2. ‘Carpe Deim!’ (Seize the Day)
I expanded on this my previous post, It’s a Crisis So ‘Carpe Diem’, so I will not repeat it here. However, the other road to travel is by far the most difficult, for it will require great creativity and the ‘Messy’ thinking required to develop and implement missional strategies likely to be effective in the current and ongoing 21st century cultural turmoil in order to take hold of the opportunity Covid-19 has presented.
It just may be of course, that the experience of Cyber church may have opened the eyes of some leaders and church members to the fact that there are other Biblically legitimate ways in which ‘Church’ can be expressed (a cursory overview of church history will quickly confirm this reality!), and so more may be open to ‘Something Completely Different’ in a post Covid-19 world.
Such an entity would be comprised of networks of Missional Communities (Micro-churches), each designed to be embedded in the mosaic of socio-cultural ‘Live, work and play’ universes where the lost spend their time, and where the ‘Church’ is most certainly not.
And a further irony.

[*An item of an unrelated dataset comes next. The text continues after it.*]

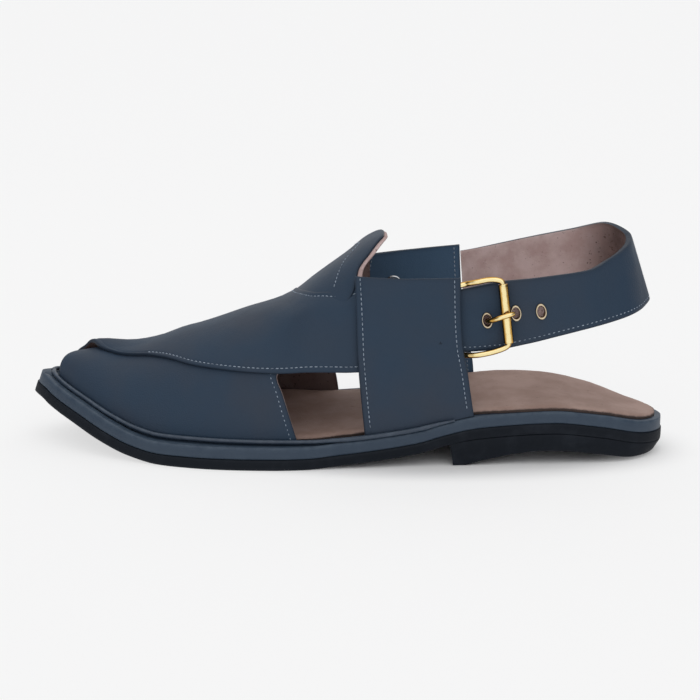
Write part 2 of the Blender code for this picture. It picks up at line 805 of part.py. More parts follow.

A major, and I believe not yet fully realised, constraint on reconstructing ‘Ecclesial Humpty’ is diminished and long-term diminishing church income. The irony is that if, as has been exhorted for many years, the church had sought to morph at least some of its operations into the ‘Missional Community’ network concept, it would have had a structure in place much better able to face the current crisis, not least in terms of finance. For one of the major characteristics of Missional Communities is that they are cheap!
The current Pandemic for all its bad effects, which I do not wish to downplay in anyway, is actually like a fleeting shaft of sunlight breaking through the clouds on a gloomy day, a brief flash of the light of opportunity. However, what we see is a failure to ‘Seize the day’ of opportunity that the forced cyberization of ‘Church’ opens up.
This may well be the best and ONLY opportunity that the traditional Australian church will have to arrest its decades-long decline, and reinvent itself to be a viable and effective missional entity, be actually adopt the usually ignored encouragement of the Apostle Paul-
‘I have become ALL things to ALL people so that by ALL possible meansI might save some’ (Author’s emphasis)
1 Corinthians 9:22
All the indicators are that what we will see is an attempt to return to the dismal land of a church landscape of chronically failed mission that Covid-19 has provided an opportunity (God give maybe!) to escape from. Such an attempt will, given the continuing frozen mindset of leaderships and reduced resources, put the church firmly back on the down escalator descending into the basement of even more missional failure than has been the case for decades, as well as gospel-irrelevancy on the ever retreating periphery of society.
Unless of course ‘Something Completely Different’ arises to take its place. The window of opportunity is very, very short. We must pray that some will be brave enough to take it.